Theaters I Have Known
by J. Hamilton

In 1931 my father saw Frankenstein at the Seminole theater in Seminole, Oklahoma. Four years later, he watched Bride of Frankenstein at the same location. The Seminole passed for a “theater palace” in that small town, but Main Street had two other theaters as well: the Rialto, and the State. Before Father joined the army in 1940, he had worked in all three theaters — first as an usher, and then for several years as a projectionist. So maybe love of theaters runs in my blood.

In any case, eight decades after my father (and a continent removed from that small-town theater), I also got the chance to experience Frankenstein and Bride of Frankenstein on the silver screen for the first time. Thanks to Turner Classic Movies’ Event Series, I watched them last Wednesday in a doubleheader at the Edwards Cinema Theater in Valencia, California.

Of course I had seen both movies several times on television. In October of 1957 Father made me sit down in our front room and watch Frankenstein on the small screen. I remember I liked the monster’s panic and sorrow when the girl drowned. Since then I have seen Colin Clive shout “It’s alive” on television clips more times than I would care to count, but I had never seen either movie in a theater.

The theater makes a difference — even if it is a modern multiplex with wall decorations that look like oversized cardboard cutouts. The old-style theater, whatever else it had, had class — a design that promised its attendees they had entered another world — a world of fantasy and reward. It seems that as the years passed, interior theater design diminished, cheapened until we reach the stage of cutouts and padded seats with broken drink holders.

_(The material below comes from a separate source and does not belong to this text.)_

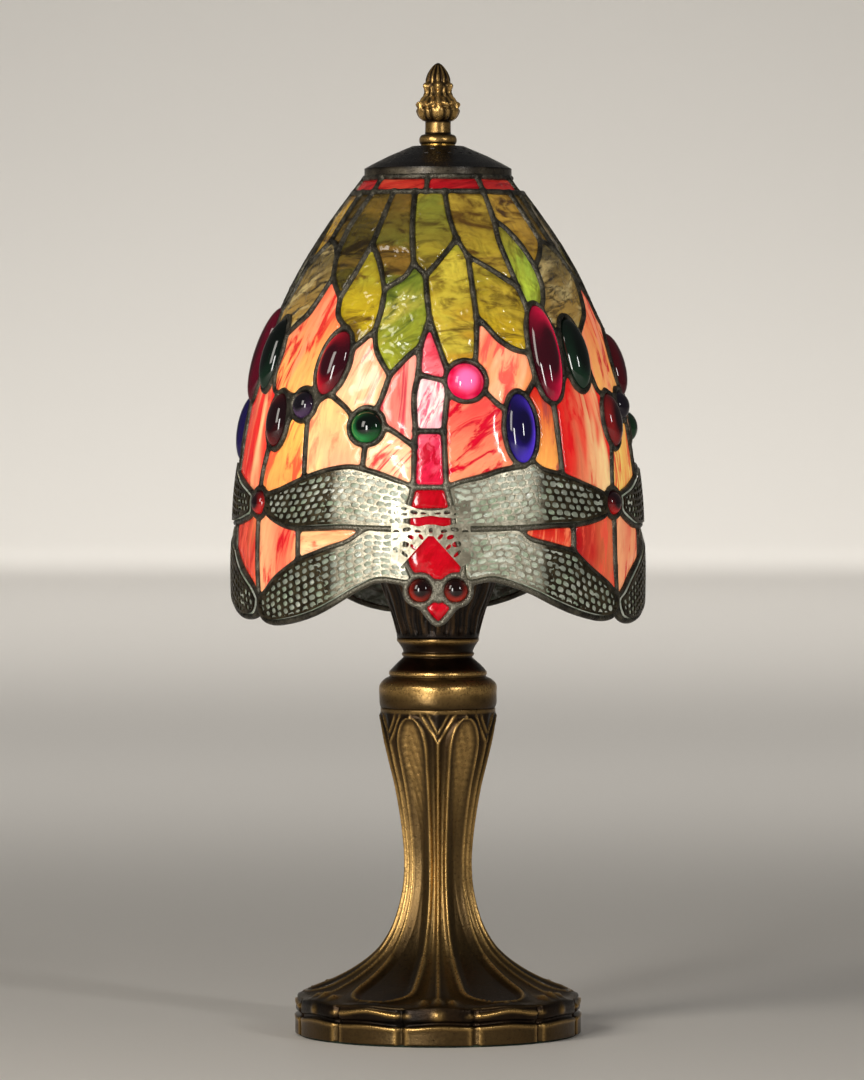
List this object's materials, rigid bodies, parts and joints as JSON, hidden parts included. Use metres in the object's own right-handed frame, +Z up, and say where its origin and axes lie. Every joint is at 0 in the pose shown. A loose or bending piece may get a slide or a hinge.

The experience was still worth it, though, because of the darkness, the size of the image on the screen, and the joyful participation of the audience — which clapped when the movie began, and gave a standing ovation when the features ended. I have never understood clapping or standing for dead electronic images representing even deader actors, but when the crowd responds, I respond (at least in my heart) — we are herd animals, and emotion communicates. When Elsa Lanchester’s face and hair are many times bigger than I am, she has authority. The experience gains magnitude.  The darkness and the large, empty space — it’s like a well-imagined story being told by the campfire.

Wednesday’s crowd was adequate for a 7 o’clock showing on a weeknight, though TCM isn’t going to be lighting new cigars on the way to the bank.  Extended families, carrying drinks for all and several large tubs of popcorn, arrived and spread themselves across many seats.  Young couples scattered through the auditorium.  More than a few singles dotted empty sections in the audience.  Mostly, though, the elderly — meaning old enough to have watched the movie on television in 1957 — made up the bulk of the viewers. We came to see our small-screen memories writ large.

The restored film exaggerated lack of focus on some of the shallow-depth-of-field shots, but that’s a quibble. Frankenstein was written, directed, acted, and filmed well enough to raise itself almost to the level of art.  Bride of Frankenstein was like watching Evil Dead II immediately after seeing Evil Dead I.  The production team pulled every stop camping it up. Most importantly, we all got what we hoped for — the genuine experience.

I have always loved a real theater.  When I was ten, and my father attended summer graduate classes at the University of Oklahoma, I watched a double feature at the Sooner Theatre [sic] — an old movie house located on Norman’s Main Street that remains to this day, but no longer shows films. I had walked downtown by myself on a Saturday afternoon and had the quarter it took for admission. Can you imagine the luck?  The theater had a double bill:  The Public Enemy (1931) starring James Cagney and then Little Caesar (1931) starring Edward G. Robinson.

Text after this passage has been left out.